O dolcissimo Signore,       prego che sie patiente;
     lo nemico engannatore       m’à sotracto malamente;
     ritornato so a niente       per la gran mia niquitanza.
Test’è l’anuito che io agio,       che pro l nemico m’ài lassato;8
     & hai creso en tuo coragio       a ciò che t’à consegliato;
     el mio consegl’ài desprezato       per la tua grande arroganza.
Lo conseglio me fo dato       ch’io deuesse el mondo usare:
     da poi che sera’ enuechiato,       tu te porrai confessare;12
     assai tempo porrai dare       al Signor per perdonanza.

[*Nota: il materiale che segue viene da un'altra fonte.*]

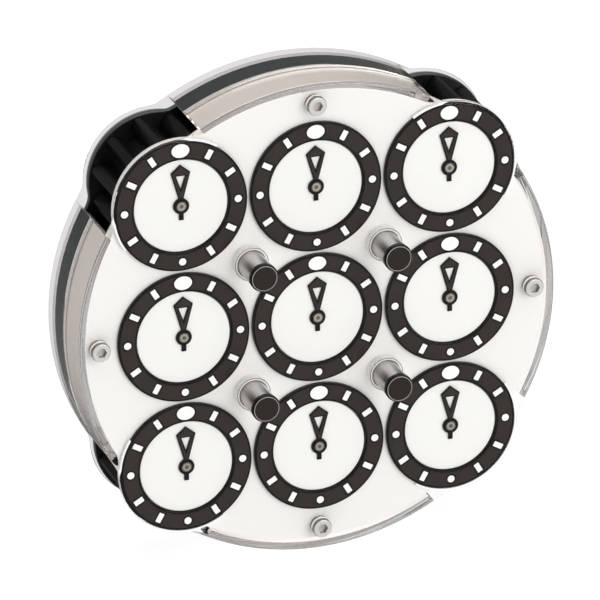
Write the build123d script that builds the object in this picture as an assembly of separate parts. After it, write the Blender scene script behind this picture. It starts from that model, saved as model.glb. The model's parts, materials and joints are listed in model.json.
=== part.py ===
from build123d import *
import math
import os

# Hand-held mechanical puzzle with nine small clock dials on each side.
#
# Frame: the puzzle stands upright, as it is held. +X is to the right, +Z is towards
# twelve o'clock, and the front dials face -Y. The origin is the centre of the back
# cover's outer face, so the whole case lies at negative Y. Millimetres throughout.
#
# Inside, every dial is a twelve-tooth gear. Four pins stand between the dials, and each
# carries an eight-tooth gear that turns on it. Pushed forward, a pin meshes the four
# front dials around it; pushed back, it meshes the four back dials. The corner wheels
# are long gears that reach through both layers and carry a hand on each side.

# ---- driving dimensions -----------------------------------------------------------

DIAL_SPACING = 30.0            # centre to centre of neighbouring dials
HALF_DEPTH = 11.0              # from the middle plane to a cover's outer face
MIDDLE_Y = -HALF_DEPTH         # the middle plane, as the back face is at Y = 0

COVER_RADIUS = 53.6            # clear covers
COVER_LOBE_RADIUS = 15.2
COVER_FACE = 1.0               # thickness of a cover's face
COVER_WALL = 1.6
COVER_EDGE_ROUND = 0.7
LOBE_BLEND = 5.0               # hollow corner between the disc and a lobe

SHELL_RADIUS = 51.8            # opaque shells inside the covers
SHELL_LOBE_RADIUS = 14.8
SHELL_FACE = 1.3
SHELL_WALL = 1.6
SHELL_EDGE_ROUND = 0.3

COVER_GAP = 0.1                # air between a ring's top and its cover
RING_HEIGHT = 0.9              # dial rings, between a shell and its cover
RING_INNER_RADIUS = 10.5
RING_OUTER_RADIUS = 14.65
RING_EDGE_ROUND = 0.25

DIAL_TEETH = 12
PIN_TEETH = 8
PRESSURE_ANGLE = 25.0
DIAL_TIP_RADIUS = 14.4
PIN_GEAR_TIP_RADIUS = 10.3
TOOTH_CLEARANCE = 0.4          # between a tip and the root it faces
BACKLASH = 0.3                 # off each tooth's thickness at the pitch circle

LAYER_INNER = 1.3              # a dial gear's faces, from the middle plane
LAYER_OUTER = 7.3
DISC_RADIUS = 10.3             # dial disc, showing inside its ring
DISC_RECESS = 0.5              # below the ring's top

HAND_THICKNESS = 0.35
HAND_TIP = 9.35                # from the axle
HAND_SHOULDER = (2.15, 7.55)   # half width, and distance from the axle
HAND_NECK = (0.45, 1.4)
HAND_OPENING_TIP = 3.8
HAND_OPENING_TOP = (1.05, 6.85)
HAND_TAIL_WIDTH = 1.0
HAND_TAIL_REACH = 3.15
HUB_RADIUS = 1.75
HUB_HEIGHT = 0.4

AXLE_RADIUS = 1.1
AXLE_REACH = 9.95              # from the middle plane to an axle's end
AXLE_BOSS_RADIUS = 2.75
RUNNING_CLEARANCE = 0.06

PIN_RADIUS = 3.05
PIN_CAP_RADIUS = 3.15
PIN_CAP_LENGTH = 1.1
PIN_CAP_ROUND = 0.5
PIN_TRAVEL = 8.6
PIN_BACK_RECESS = 0.1          # rear caps stop just inside the back face
PIN_GEAR_LENGTH = 3.6
PIN_COLLAR_RADIUS = 3.7
PIN_COLLAR_LENGTH = 0.6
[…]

Testo era palese enganno       che te mettiui ad osolare;
     ché non ài termen d’un anno,       ned un’hora poi sperare;
     se tu credeui enuechiare,       fallace era tua speranza.16
La speranza che hauea       de lo tuo gran perdonare,
     a peccar me conducea,       et facealme adoperare
     en speranza de tornare       a la fin con gran fidanza.

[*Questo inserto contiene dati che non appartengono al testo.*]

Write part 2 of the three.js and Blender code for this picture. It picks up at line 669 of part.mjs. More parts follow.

La speranza del perdono       sì è data a chi la uole;20
     & io a colui la dono       che del suo peccato dole,
     non a quel che peccar sole       à spem ch’io non facci la uegnanza.
Po l peccato hauea commesso,       sì dicea del confessare;
     el nemico dicea con esso:       tu no l porrai mai fare;24
     co porrai pena portare       de cusì grande offensanza?
La pena che è portata       en questo mondo del peccato,
     lebbe cosa è reputata       a pensar de quello stato
     nel qual l’uomo n’è dannato       per la sua gran nequitanza.28
Col sozo laido peccato5       me tenea col uergognare
     & diceame: en esso stato       tu nol porrai confessare;
     co porrai al prete spalare       così grande abominanza?
Meglio t’è d’auer uergogna       denante al preite mio,32
     che hauerla poi con doglia       al iudicar che farò io,
     che mostraraio el facto tio       en cusì grande adunanza.
Et io me rendo or pentuto       de la mia offensione,
     ché non so stato aueduto       de la mia saluatione;36
     pregote Dio, mio patrone,       che de me aggi piatanza.
Poi ch’a me te sei renduto,       sì te uoglio recepire;
     et questo pacto sia statuto       che non degge più fallire;
     ch’io non porrìa suffrire       cusì grande sconoscenza.40


De l’anema contrita de l’offesa di Dio.          .xi.


     SIgnore, damme la morte       nante ch’io più te offenda;
     et lo cor me se fenda       ch’en mal perseuerando.
Signor, non t’è giouato       mostrarme cortesìa;
     tanto so stato engrato,       pieno di uillanìa!4
     pun fin a la uita mia       ch’è gita te contrastando.